After the huge pressure and glory of producing the Beijing Olympics' Opening Ceremony what he wants most now is to be an ordinary director and make a comedy. How many times the audience laughs over the 100 minutes it plays for is his only criterion for success.

Zhang talks further about the film and his post-Olympic life before the film's premiere nationwide.

Q: Why did you choose Blood Simple over other Coen brother's works?

A: I like all the Coen brothers' works. I saw Blood Simple in 1984 or '85, without Chinese subtitles, but I understood it well.

What interests me most in Blood Simple is a person's powerlessness and absurdity before fate.

Coen films have a consistency in terms of the unrelenting tone and feeling of alienation. I gave up on that and added my own color and a slapstick feel.

Q: The colors in Noodle are impressive, opposite to the cold and depressing tones in Blood Simple. Why?

A: I have always liked ravishing and eye-catching colors. It is my preference.

In my previous Chinese costume dramas, you will find that bright and beautiful colors belong to only kings and nobles, while ordinary people wear what we call "rat's gray".

In this film I dressed the characters - all ordinary types - in lavish red and green.

I see many fashion shows, and I know mix-and-match is the trend. Fashion is about breaking the existing rules. So why can't we mix-and-match and break the rules, too?

I think the Coen brothers will think it is funny to see their film so changed. If a foreign director wanted to remake one of my films, say, Red Sorghum, I'd like to see it as different from the original as possible.

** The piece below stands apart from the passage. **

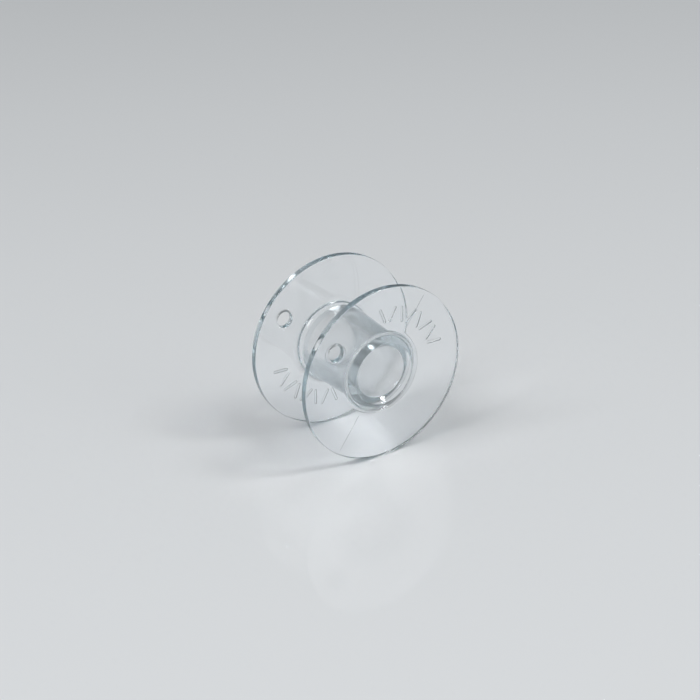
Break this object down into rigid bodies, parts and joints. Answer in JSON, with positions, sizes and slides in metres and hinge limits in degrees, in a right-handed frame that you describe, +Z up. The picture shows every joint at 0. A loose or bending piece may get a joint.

Q: You cast many er'renzhuan actors. Why? (Er'renzhuan is a type of folk performance from Northeast China which combines boisterous singing, dancing and stand-up comedy.)

A: The casting is what I feel the proudest of in this film. They (the actors) all have really unique skills, after years of stage experience. On the stage you have to make the audience laugh the moment you stand on it, and keep them laughing every two to five minutes. I think that makes them really able actors.

Q: Are you worried about comparisons between the two films?

A: Some will think it's better than the original work, and some won't, definitely, but that's not important. The fact that I dared make it this way is the most fun part. No one could have imagined a remake of Blood Simple would be like this.

Q: Some might say directing slapstick is unimaginable for someone who enjoys the prestige you have.

A: I stepped into hell when I decided to make the film a slapstick version. It was clear to me that when you make a comedy, one third of the jokes will be considered vulgar.

It is like when you raise a herd of horses. You try your best to make them all winged steeds, but it always turns out that only a few of them will make it.

I am fully prepared to be criticized because I know it is hard, even impossible, to make a perfect comedy, in which all the jokes are appropriate and are flawlessly woven into the storyline.

If you want laughter from the audience - which is harder than eliciting tears sometimes - you have to be prepared for criticism.

If the audience laughs 20 times when it watches the film, I will consider it a success.

Q: Any ambition for the overseas market this time? 

A: This film is totally for the domestic market. Comedy is so local, especially with the dialogue. I am not at all confident this film will appeal to international audiences. The mainland market is the target. Even Hong Kong and Taiwan audiences may not find the film amusing.

The rise of the mainland market has made Chinese directors change their focus. Today a Chinese film can make 10 times the money it makes overseas.

Ten or 15 years ago my films relied heavily on the international market, but it is totally different now. Five years from now, or maybe less, a Chinese movie might make $100 million at the local box office. I am not exaggerating.